What makes the double Irish structure work is the US tax system not the Irish system. The US have the power to change their rules any time they like – but of course changing those rules would mean that US companies would pay more tax internationally including in countries such as Ireland.

Don’t be naive enough to assume that Ireland is the only EU country that engages in tax competition. Far from it. Ireland may be transparent about its effective tax rate, other EU countries are not and compete by way of less obvious base narrowing effects to ensure that multi-nationals pay very little tax.

@ Joseph O’Toole

If I was a European politician, official, or central banker likely to be involved in clearing the way for a bail out of Ireland, my reaction to ypur point would be “Oh yeah?” “Really!?” or “Pull the other one!”.

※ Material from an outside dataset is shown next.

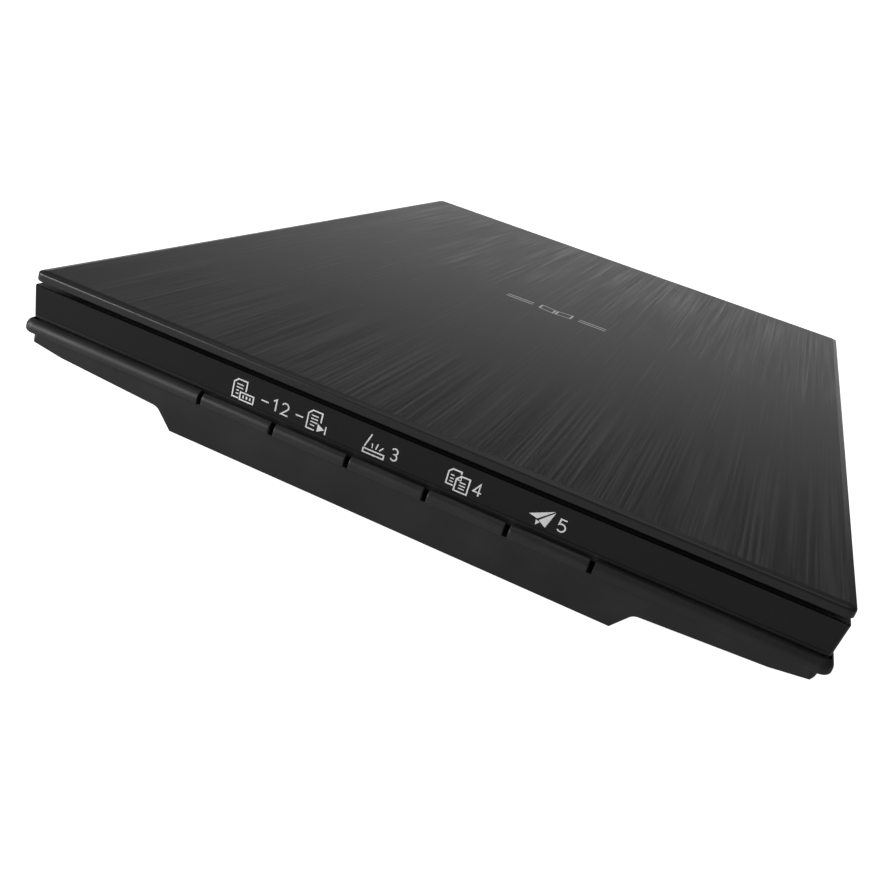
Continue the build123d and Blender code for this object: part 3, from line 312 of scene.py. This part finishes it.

If you are right, and there is real equivalence in terms of tax take, rather than the odd interesting example, the you or the Irish camp generally need to prove or demonstrate that it is indeed so. And quickly.

@ grumpy

Irish Corporation tax revenue as a % of GDP (as per the table above) is close to or below the OECD average depending on the year chosen. This is also the case when you look at corporation tax revenue as a % of total tax take. This is not the case for certain other EU countries with supposedly higher nominal corporation tax rates. The tax burden that multi-national companies face is a function of the tax rate multiplied by the tax base. I’m sorry if the facts don’t live up to the media/EU/development lobby spin. Some like to throw mud at so-called ‘low tax rate’ countries – it distracts from what they themselves are doing.


Thats about as clear as mud. I don’t have it in for Ireland and the 12 1/2% rate but a lot of people do.

This is something minds were made up about years ago. If You can’t convince me without requiring my good will to try to work those points into something convincing, you might as well forget it – or head straight for the IMF.